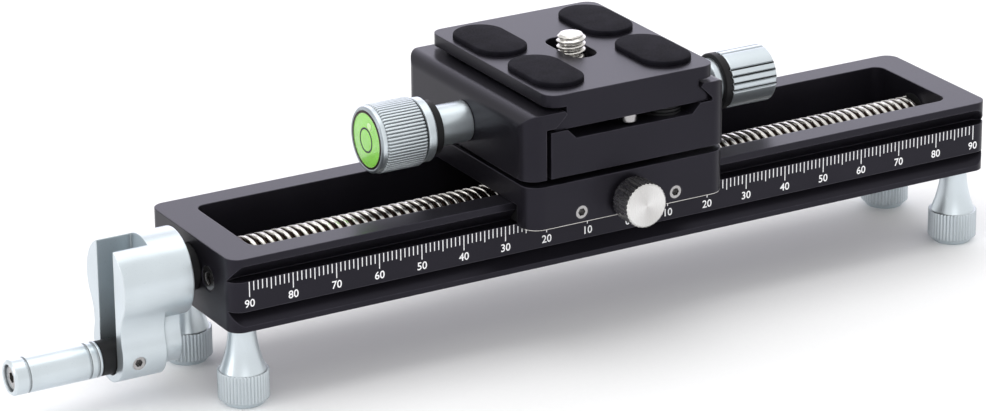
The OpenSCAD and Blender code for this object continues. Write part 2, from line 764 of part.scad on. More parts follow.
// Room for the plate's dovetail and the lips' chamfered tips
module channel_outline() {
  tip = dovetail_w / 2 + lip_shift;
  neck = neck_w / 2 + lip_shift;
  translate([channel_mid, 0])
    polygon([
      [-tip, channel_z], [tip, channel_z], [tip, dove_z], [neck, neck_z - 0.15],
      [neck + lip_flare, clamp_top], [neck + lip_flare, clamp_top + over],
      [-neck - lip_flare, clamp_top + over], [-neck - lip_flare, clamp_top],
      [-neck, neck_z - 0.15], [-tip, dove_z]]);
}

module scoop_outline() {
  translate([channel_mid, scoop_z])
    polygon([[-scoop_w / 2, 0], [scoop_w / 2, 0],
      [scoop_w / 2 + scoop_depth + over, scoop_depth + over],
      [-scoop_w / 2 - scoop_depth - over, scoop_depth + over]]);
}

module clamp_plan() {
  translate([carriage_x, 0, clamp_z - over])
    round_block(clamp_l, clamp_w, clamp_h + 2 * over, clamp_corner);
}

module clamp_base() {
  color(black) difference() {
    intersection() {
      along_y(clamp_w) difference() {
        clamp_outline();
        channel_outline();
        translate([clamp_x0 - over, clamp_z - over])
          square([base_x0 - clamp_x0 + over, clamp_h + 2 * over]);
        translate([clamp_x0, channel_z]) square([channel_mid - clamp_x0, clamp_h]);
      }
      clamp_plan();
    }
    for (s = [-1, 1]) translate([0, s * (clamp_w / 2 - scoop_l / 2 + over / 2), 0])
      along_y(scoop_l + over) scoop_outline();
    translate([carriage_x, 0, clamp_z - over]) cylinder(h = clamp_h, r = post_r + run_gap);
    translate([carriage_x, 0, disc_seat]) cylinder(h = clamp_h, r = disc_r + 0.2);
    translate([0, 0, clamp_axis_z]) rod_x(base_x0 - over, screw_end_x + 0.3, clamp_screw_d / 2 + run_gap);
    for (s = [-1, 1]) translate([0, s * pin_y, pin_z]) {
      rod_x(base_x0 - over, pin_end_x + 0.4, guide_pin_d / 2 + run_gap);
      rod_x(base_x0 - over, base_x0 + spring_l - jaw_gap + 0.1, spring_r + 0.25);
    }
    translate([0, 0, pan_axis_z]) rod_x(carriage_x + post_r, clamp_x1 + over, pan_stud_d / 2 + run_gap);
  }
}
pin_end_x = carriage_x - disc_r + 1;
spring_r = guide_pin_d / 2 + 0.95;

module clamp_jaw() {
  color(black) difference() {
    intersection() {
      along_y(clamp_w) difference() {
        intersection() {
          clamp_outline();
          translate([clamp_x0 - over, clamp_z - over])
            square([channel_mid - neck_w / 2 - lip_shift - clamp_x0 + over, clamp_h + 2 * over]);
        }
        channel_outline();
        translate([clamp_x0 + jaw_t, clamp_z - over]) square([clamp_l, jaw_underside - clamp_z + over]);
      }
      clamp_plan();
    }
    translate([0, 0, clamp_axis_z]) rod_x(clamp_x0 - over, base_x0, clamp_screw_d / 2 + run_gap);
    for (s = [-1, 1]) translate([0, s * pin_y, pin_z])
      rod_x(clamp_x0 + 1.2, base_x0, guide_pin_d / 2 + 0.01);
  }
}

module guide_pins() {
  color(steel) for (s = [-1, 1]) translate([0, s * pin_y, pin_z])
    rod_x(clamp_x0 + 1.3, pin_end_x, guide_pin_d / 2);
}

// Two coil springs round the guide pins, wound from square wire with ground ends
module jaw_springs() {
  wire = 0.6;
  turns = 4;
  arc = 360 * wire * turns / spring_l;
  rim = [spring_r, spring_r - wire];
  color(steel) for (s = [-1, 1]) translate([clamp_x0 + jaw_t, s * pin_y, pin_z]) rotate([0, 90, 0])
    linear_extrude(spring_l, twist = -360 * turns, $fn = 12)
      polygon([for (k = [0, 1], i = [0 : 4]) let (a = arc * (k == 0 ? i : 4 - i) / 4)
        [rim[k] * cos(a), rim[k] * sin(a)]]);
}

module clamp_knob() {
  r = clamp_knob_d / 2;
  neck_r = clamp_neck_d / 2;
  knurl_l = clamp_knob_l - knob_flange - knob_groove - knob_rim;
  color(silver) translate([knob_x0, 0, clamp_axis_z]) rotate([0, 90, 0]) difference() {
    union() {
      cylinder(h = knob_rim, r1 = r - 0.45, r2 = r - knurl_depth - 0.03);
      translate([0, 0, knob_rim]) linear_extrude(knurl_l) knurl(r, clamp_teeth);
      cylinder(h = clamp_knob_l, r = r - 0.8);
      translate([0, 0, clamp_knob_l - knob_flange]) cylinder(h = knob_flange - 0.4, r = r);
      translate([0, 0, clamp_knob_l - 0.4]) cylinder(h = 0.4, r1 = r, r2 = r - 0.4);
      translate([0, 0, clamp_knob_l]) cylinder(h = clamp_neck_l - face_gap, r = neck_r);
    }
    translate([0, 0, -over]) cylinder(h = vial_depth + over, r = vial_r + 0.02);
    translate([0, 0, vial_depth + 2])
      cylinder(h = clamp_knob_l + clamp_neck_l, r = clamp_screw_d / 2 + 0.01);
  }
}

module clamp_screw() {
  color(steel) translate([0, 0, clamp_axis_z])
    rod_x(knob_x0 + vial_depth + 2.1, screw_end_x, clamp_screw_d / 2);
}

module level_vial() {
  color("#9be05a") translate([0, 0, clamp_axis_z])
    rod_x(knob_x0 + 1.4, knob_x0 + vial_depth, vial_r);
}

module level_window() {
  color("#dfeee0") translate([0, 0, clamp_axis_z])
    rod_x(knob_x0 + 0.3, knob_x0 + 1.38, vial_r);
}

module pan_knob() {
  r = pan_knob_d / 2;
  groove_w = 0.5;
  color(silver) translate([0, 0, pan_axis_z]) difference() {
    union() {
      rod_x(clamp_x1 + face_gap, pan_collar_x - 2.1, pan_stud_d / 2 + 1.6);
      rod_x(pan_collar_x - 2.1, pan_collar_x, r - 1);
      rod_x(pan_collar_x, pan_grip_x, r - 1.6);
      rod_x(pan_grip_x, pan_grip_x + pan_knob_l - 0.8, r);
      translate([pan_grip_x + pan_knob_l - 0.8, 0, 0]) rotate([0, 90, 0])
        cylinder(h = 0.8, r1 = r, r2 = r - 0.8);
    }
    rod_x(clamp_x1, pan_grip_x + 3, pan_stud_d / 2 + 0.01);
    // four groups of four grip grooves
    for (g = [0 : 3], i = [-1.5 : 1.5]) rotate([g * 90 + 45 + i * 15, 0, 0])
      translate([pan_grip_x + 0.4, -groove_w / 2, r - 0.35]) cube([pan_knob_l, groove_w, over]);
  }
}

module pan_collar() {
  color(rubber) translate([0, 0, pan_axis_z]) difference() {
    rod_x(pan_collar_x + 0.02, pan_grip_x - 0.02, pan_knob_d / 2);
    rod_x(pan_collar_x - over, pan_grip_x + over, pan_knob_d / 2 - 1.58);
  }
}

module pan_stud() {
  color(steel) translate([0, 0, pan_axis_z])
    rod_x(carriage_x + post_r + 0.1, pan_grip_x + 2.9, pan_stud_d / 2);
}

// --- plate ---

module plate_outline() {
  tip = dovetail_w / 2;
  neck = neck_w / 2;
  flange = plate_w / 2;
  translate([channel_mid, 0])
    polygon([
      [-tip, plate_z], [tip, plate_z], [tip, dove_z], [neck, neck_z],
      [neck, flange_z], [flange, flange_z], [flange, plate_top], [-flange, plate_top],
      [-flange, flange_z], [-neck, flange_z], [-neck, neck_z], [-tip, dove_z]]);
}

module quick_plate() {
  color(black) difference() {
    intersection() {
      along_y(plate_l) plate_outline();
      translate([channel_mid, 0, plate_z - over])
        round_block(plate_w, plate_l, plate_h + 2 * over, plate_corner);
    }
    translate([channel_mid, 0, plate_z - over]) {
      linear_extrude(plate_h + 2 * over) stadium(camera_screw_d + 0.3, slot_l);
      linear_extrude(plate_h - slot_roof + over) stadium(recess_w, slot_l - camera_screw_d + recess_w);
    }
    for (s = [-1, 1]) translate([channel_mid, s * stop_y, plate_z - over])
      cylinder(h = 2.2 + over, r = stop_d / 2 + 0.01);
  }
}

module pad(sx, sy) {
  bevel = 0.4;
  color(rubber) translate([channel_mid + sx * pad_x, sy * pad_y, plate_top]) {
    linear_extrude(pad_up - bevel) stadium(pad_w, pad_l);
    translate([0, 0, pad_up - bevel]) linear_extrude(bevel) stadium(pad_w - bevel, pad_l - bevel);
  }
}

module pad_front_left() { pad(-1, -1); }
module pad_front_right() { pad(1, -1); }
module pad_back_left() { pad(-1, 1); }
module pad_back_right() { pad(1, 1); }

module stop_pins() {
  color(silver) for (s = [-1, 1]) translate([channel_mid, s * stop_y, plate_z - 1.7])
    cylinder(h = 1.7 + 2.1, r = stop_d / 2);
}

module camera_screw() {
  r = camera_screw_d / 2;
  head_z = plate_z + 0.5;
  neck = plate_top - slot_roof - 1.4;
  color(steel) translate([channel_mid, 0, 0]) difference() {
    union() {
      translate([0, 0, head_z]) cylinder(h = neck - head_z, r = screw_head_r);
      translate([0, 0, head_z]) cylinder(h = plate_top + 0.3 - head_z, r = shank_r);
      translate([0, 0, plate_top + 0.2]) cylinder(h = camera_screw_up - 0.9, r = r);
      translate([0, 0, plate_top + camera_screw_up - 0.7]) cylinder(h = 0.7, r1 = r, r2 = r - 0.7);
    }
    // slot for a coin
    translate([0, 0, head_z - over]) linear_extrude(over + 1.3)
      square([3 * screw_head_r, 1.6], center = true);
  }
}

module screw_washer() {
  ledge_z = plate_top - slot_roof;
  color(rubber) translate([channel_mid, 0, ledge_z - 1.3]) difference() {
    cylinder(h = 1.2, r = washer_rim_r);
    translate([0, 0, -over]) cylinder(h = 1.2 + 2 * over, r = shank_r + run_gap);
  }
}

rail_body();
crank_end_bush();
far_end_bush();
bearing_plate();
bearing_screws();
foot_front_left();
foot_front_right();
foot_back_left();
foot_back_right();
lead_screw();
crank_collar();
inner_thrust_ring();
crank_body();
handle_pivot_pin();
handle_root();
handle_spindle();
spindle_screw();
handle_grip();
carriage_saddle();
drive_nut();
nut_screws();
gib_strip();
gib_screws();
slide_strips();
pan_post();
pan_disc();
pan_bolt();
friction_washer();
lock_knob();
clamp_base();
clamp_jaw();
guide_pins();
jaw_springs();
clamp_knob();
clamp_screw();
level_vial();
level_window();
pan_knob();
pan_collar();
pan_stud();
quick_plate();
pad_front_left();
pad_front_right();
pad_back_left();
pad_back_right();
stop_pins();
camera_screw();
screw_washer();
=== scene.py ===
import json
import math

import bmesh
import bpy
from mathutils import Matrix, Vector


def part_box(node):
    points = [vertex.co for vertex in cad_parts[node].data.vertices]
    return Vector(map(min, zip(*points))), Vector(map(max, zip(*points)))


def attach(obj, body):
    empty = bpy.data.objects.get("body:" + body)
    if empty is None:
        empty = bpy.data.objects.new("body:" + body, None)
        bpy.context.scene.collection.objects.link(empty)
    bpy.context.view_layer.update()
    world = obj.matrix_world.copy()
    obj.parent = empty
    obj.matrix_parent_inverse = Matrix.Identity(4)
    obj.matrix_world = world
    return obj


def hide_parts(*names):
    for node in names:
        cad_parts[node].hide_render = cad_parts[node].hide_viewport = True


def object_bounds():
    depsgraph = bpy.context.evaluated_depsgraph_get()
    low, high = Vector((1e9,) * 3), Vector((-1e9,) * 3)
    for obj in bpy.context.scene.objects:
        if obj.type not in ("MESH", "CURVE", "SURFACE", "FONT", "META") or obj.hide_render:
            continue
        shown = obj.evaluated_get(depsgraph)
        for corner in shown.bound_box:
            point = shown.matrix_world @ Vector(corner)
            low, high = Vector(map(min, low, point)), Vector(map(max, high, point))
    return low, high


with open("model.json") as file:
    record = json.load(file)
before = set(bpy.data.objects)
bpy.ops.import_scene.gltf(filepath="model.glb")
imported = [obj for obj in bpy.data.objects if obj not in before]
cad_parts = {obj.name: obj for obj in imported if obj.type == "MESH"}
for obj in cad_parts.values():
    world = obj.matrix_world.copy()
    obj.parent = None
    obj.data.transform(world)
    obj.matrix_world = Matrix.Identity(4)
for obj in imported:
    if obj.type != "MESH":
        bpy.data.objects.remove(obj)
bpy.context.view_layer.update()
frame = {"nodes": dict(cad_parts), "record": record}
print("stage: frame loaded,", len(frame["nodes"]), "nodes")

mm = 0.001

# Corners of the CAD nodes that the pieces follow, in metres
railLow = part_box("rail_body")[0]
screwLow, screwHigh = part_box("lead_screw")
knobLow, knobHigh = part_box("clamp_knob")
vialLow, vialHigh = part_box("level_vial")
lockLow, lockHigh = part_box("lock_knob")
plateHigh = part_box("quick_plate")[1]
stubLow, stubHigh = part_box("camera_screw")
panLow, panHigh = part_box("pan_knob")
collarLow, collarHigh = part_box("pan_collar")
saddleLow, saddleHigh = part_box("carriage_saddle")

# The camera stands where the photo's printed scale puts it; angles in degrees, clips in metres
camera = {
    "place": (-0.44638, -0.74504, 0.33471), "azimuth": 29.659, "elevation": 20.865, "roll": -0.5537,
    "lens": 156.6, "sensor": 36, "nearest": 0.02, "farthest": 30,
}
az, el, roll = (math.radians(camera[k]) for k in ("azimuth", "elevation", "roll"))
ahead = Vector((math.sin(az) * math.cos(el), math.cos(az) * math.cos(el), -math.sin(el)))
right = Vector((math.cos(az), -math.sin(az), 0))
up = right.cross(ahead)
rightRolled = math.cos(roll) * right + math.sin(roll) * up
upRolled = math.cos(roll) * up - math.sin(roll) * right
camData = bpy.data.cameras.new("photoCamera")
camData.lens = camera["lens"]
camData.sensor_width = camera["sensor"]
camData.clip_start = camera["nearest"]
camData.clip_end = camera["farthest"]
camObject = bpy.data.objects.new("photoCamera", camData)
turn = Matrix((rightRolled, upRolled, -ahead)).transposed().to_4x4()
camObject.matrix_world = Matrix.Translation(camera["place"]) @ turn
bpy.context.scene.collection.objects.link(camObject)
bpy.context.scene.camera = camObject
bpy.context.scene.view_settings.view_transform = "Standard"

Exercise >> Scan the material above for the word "None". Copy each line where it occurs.

Exercise answer >>
    if empty is None:
        empty = bpy.data.objects.new("body:" + body, None)
    obj.parent = None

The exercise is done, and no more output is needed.